This post presents an example of the problems that can occur when fitting a nonlinear model by transforming to linearity using natural logarithms. Data will be fit using linear regression of the log-transformed data, followed by back-transformation of the fitted model. The same data will be fit using nonlinear regression on the raw, untransformed data.

Data

Let’s create a data set x and y where x is measured exactly, while measurements of y are affected by additive, symmetric, zero-mean errors.

# Create data
x <- c(
  5.72, 4.22, 5.72, 3.59, 5.04, 2.66, 5.02, 3.11, 0.13, 2.26,
  5.39, 2.57, 1.20, 1.82, 3.23, 5.46, 3.15, 1.84, 0.21, 4.29,
  4.61, 0.36, 3.76, 1.59, 1.87, 3.14, 2.45, 5.36, 3.44, 3.41
)

y <- c(
  2.66, 2.91, 0.94, 4.28, 1.76, 4.08, 1.11, 4.33, 8.94, 5.25,
  0.02, 3.88, 6.43, 4.08, 4.90, 1.33, 3.63, 5.49, 7.23, 0.88,
  3.08, 8.12, 1.22, 4.24, 6.21, 5.48, 4.89, 2.30, 4.13, 2.17
)

Let’s also assume that these data follow a first-order decay model that is expressed mathematically as:

$${y(x) = b0 \cdot e^{b1 \cdot x}}$$

where

b0 = initial value of y at x = 0;
y(x) = value of y as a function of x; and
b1 = first-order rate constant.

This type of equation is used to model the apparent rate of natural attenuation, a consequence of both biodegradation and abiotic processes, of organic contaminants in groundwater. For example, Newell et al. (2006) evaluated the use of different types of attenuation rates for monitored natural attenuation and concluded that first-order concentration versus time rate constants should be used for estimating how quickly groundwater cleanup goals will be met at sites undergoing environmental remediation. Additionally, the U.S. Environmental Protection Agency recommends transforming groundwater concentration data by taking the natural logarithms of the data and performing a linear regression on the transformed data as a function of time to determine attenuation rates (Newell et al. 2002; Wilson 2011).

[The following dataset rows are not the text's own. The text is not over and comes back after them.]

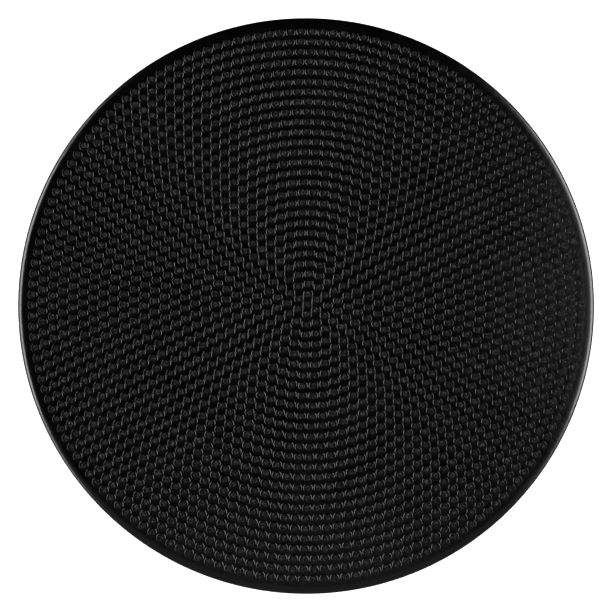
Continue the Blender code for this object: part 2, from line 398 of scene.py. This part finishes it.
BLACK = (0.0002, 0.0002, 0.0002)
shell_vinyl = vinyl("shell_vinyl", (0.0004, 0.0004, 0.0005), (0.0012, 0.0012, 0.0013), 0.14, 0.22)
nub_flank_vinyl = vinyl("nub_flanks", (0.0003, 0.0003, 0.0004), (0.0010, 0.0010, 0.0011), 0.14, 0.22)
underside_vinyl = vinyl(
    "underside_vinyl", (0.0036, 0.0036, 0.0038), (0.0070, 0.0070, 0.0073), 0.34, 0.50, 0.00003
)
seam_vinyl = vinyl("seam_vinyl", (0.0012, 0.0012, 0.0013), (0.0024, 0.0024, 0.0026), 0.18, 0.28)
valve_vinyl = vinyl(
    "valve_vinyl", (0.0050, 0.0050, 0.0053), (0.0080, 0.0080, 0.0084), 0.28, 0.38, 0.000012
)
nub_tips = nub_top_material("nub_tips", BLACK, (0.0520, 0.0520, 0.0532), 0.00034)
# The tip edge copy has half the pale tone: painted shade for each tip darkening towards its edge; its lower
# relief is the real grain thinning out
nub_tip_edge_painted_shade = nub_top_material("nub_tip_edge_painted_shade", BLACK, (0.0240, 0.0240, 0.0247), 0.00022)
core_rubber = core_material()
plug_plastic = plug_material()


# ---------------------------------------------------------------------------------------------
# The upper shell: a web with the nubs standing in it, the shoulder and the wall, 2.5 mm thick
# ---------------------------------------------------------------------------------------------
def nub_places():
    """(x, y, direction) of every nub: ring n holds 6 n, n pitches out."""
    places = [(0.0, 0.0, PATTERN_TURN)]
    for n in range(1, NUB_RINGS + 1):
        for i in range(6 * n):
            a = PATTERN_TURN + math.tau * i / (6 * n)
            places.append((n * NUB_PITCH * math.cos(a), n * NUB_PITCH * math.sin(a), a))
    return places


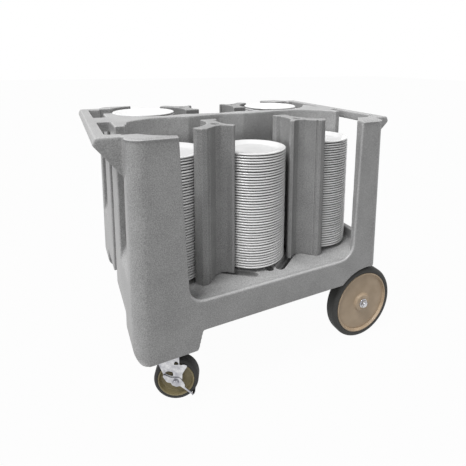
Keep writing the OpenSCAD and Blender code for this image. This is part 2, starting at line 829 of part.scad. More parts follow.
near = -1;
far = 1;
module near_caster_fork() { color(bright_zinc) caster_fork(near); }
module far_caster_fork() { color(bright_zinc) caster_fork(far); }
module near_caster_axle() { color(bright_zinc) caster_axle(near); }
module far_caster_axle() { color(bright_zinc) caster_axle(far); }
module near_caster_tyre() { color(rubber) caster_at(near) turned(trail, 0, caster_r, caster_tyre_ring); }
module far_caster_tyre() { color(rubber) caster_at(far) turned(trail, 0, caster_r, caster_tyre_ring); }
module near_caster_core() { color(olive_plastic) caster_at(near) turned(trail, 0, caster_r, caster_core_ring); }
module far_caster_core() { color(olive_plastic) caster_at(far) turned(trail, 0, caster_r, caster_core_ring); }
module near_caster_bearing() {
    color(bright_zinc) caster_at(near) turned(trail, 0, caster_r, caster_bearing_ring);
}
module far_caster_bearing() {
    color(bright_zinc) caster_at(far) turned(trail, 0, caster_r, caster_bearing_ring);
}
module near_brake_pedal() { color(bright_zinc) brake_pedal(near); }
module far_brake_pedal() { color(bright_zinc) brake_pedal(far); }

// Towers: three lobes between hollows that follow the neighbouring stacks
west_c = tower_w * west_bay_share;
west_r = tower_w * west_bay_r_share;
east_c = tower_w * east_bay_share;
east_r = tower_w * east_bay_r_share;
back_lobe = tower_w * back_lobe_shares;
inner_lobe = tower_w * inner_lobe_shares;
front_hollow = tower_w * front_hollow_shares;
outer_lobe = tower_w * outer_lobe_shares;
groove = tower_w * groove_shares;
tower_outline = concat(
    outer_lobe,
    arc(west_c, west_r, turn_of(west_c, outer_lobe[len(outer_lobe) - 1]), turn_of(west_c, back_lobe[0])),
    back_lobe,
    groove,
    arc(east_c, east_r, turn_of(east_c, groove[2]), turn_of(east_c, inner_lobe[0]) + full_turn),
    inner_lobe,
    front_hollow);
tower_low = deck_h + gap;
rod_top = tower_h - rod_well_d + rod_head_h;
rod_bottom = deck_under - gap - washer_t - rod_below;

module one_tower() {
    difference() {
        upright(tower_outline, tower_low, tower_h);
        translate([0, 0, tower_low - over]) cylinder(h = tower_h, r = rod_r);
        translate([0, 0, tower_h - rod_well_d])
            cylinder(h = rod_well_d + over, r = rod_head_r + rod_well_gap);
    }
}

module one_fixings() {
    translate([0, 0, rod_bottom]) cylinder(h = rod_top - rod_bottom, r = rod_r);
    translate([0, 0, rod_top - rod_head_h]) cylinder(h = rod_head_h, r = rod_head_r, $fn = 6);
    difference() {
        translate([0, 0, deck_under - gap - washer_t]) cylinder(h = washer_t, r = washer_r);
        translate([0, 0, deck_under - gap - washer_t - over])
            cylinder(h = washer_t + 2 * over, r = rod_r + run_fit);
    }
}

// Lobed outline of a clamp knob
knob_outline = [for (i = [0 : knob_steps - 1]) let (a = full_turn * i / knob_steps)
    (knob_r - knob_hollow * (1 - cos(knob_lobes * a)) / 2) * [cos(a), sin(a)]];

module one_knob() {
    translate([0, 0, deck_under - 2 * gap - washer_t - knob_t]) difference() {
        upright(knob_outline, 0, knob_t);
        translate([0, 0, -over]) cylinder(h = knob_t + 2 * over, r = rod_r + run_fit);
    }
}

// Places of the four towers: the right pair mirrored along the cart, the far pair across it
module tower_at(right, back) {
    slide = back * far_slide * slot_dir;
    mirror([0, back, 0]) translate([right * 2 * tower_mid_x, 0, 0]) mirror([right, 0, 0])
        translate([tower_rod[0] + slide[0], tower_rod[1] + slide[1], 0]) children();
}

module near_left_tower() { color(tower_grey) tower_at(0, 0) one_tower(); }
module near_right_tower() { color(tower_grey) tower_at(1, 0) one_tower(); }
module far_left_tower() { color(tower_grey) tower_at(0, 1) one_tower(); }
module far_right_tower() { color(tower_grey) tower_at(1, 1) one_tower(); }
module near_left_tower_fixings() { color(bright_zinc) tower_at(0, 0) one_fixings(); }
module near_right_tower_fixings() { color(bright_zinc) tower_at(1, 0) one_fixings(); }
module far_left_tower_fixings() { color(bright_zinc) tower_at(0, 1) one_fixings(); }
module far_right_tower_fixings() { color(bright_zinc) tower_at(1, 1) one_fixings(); }
module near_left_tower_knob() { color(black_knob) tower_at(0, 0) one_knob(); }
module near_right_tower_knob() { color(black_knob) tower_at(1, 0) one_knob(); }
module far_left_tower_knob() { color(black_knob) tower_at(0, 1) one_knob(); }
module far_right_tower_knob() { color(black_knob) tower_at(1, 1) one_knob(); }

// Plate: a foot ring, a flat well and a rising rim, nested in the one below
plate_profile = [
    [plate_r * foot_in_share, 0], [plate_r * foot_out_share, 0],
    [plate_r * foot_out_share + foot_t, foot_t + gap],
    [plate_r * rim_share, plate_h - plate_rim_t], [plate_r, plate_h - plate_rim_t / 2],
    [plate_r * rim_share, plate_h],
    [plate_r * well_share + plate_slope_t, foot_t + plate_base_t + plate_slope_t / 3],
    [plate_r * well_share, foot_t + plate_base_t], [0, foot_t + plate_base_t],
    [0, foot_t], [plate_r * foot_in_share, foot_t]];

module stack(place, count) {
    color(plate_white) for (i = [0 : count - 1])
        translate([place[0], place[1], deck_h + gap + i * plate_step])
            rotate_extrude() polygon(plate_profile);
}

module near_left_plates() { stack(near_place(near_left_in), near_left_count); }
module near_middle_plates() { stack(near_place(near_middle_in), near_middle_count); }
module near_right_plates() { stack(near_place(near_right_in), near_right_count); }
module far_left_plates() { stack(far_place(far_left_in), far_count); }
module far_right_plates() { stack(far_place(far_right_in), far_count); }

deck();
near_side_skirt();
far_side_skirt();
caster_end_wall();
wheel_end_wall();
near_left_post();
far_left_post();
near_right_post();
far_right_post();
centre_spine();
caster_end_handle();
wheel_end_handle();
near_caster_foot();
far_caster_foot();
rear_axle();
axle_brackets();
bracket_bolts();
axle_spacers();
axle_nuts();
near_wheel_tyre();
near_wheel_core();
near_wheel_bush();
far_wheel_tyre();
far_wheel_core();
far_wheel_bush();
caster_plates();
caster_races();
caster_kingpins();
caster_plate_bolts();
near_caster_fork();
near_caster_axle();
near_caster_tyre();
near_caster_core();
near_caster_bearing();
near_brake_pedal();
far_caster_fork();
far_caster_axle();
far_caster_tyre();
far_caster_core();
far_caster_bearing();
far_brake_pedal();
near_left_tower();
near_left_tower_fixings();
near_left_tower_knob();
near_right_tower();
near_right_tower_fixings();
near_right_tower_knob();
far_left_tower();
far_left_tower_fixings();
far_left_tower_knob();
far_right_tower();
far_right_tower_fixings();
far_right_tower_knob();
near_left_plates();
near_middle_plates();
near_right_plates();
far_left_plates();
far_right_plates();
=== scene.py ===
"""Looks of the plate dispenser cart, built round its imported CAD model.

Metres. X runs along the cart from the caster end to the big wheels, the near side is at
negative Y, and Z is up from the floor. Sizes that the CAD gives are read from its nodes.
"""

import json
import math

import bmesh
import bpy
from mathutils import Matrix, Vector


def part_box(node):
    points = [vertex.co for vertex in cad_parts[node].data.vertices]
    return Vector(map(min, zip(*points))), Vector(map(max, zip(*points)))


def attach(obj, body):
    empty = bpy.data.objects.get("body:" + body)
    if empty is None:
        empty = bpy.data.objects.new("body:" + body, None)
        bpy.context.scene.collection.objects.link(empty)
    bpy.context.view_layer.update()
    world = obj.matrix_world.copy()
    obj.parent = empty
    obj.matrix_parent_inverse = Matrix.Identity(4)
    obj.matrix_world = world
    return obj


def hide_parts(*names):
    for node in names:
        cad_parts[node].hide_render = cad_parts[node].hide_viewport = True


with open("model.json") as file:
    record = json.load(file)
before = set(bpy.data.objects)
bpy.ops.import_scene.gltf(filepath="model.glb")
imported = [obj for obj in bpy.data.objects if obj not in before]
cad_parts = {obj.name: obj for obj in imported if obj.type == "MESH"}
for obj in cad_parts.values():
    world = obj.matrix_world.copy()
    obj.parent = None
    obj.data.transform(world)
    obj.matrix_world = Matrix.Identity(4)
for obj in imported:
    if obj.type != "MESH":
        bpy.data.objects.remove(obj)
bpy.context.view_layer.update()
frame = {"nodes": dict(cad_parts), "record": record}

MM = 0.001
SIDES = {"near": -1, "far": 1}
UP = Vector((0, 0, 1))
ORIGIN = Vector((0, 0, 0))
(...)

Taking the natural logarithms, the rate equation becomes:

$${ln[y(x)] = ln[b0] + b1 \cdot x}$$

This can now be fit using linear regression where the coefficients in the untransformed space are given by exp[ln(b0)] and b1.

Regression Analysis

Let’s use nonlinear regression to fit the first-order decay model.

# Nonlinear regression on raw data
(nlfit <- nls(y ~ b0*exp(b1*x), start = list(b0 = max(y), b1 = 1)))
## Nonlinear regression model
##   model: y ~ b0 * exp(b1 * x)
##    data: parent.frame()
##      b0      b1 
##  8.8145 -0.2885 
##  residual sum-of-squares: 29.03
## 
## Number of iterations to convergence: 10 
## Achieved convergence tolerance: 1.739e-06

Now, let’s use linear regression to fit the first-order decay model using log-transformation.

(linfit <- lm(log(y) ~ x))
## 
## Call:
## lm(formula = log(y) ~ x)
## 
## Coefficients:
## (Intercept)            x  
##      2.4792      -0.4462
# Get intercept
exp(linfit$coeff[1])
## (Intercept) 
##     11.9312

The coefficients based on nonlinear regression of the untransformed data are b0 = 8.815 and b1 = -0.289. For linear regression on the transformed data, the coefficients are b0 = 11.93 and b1 = -0.446.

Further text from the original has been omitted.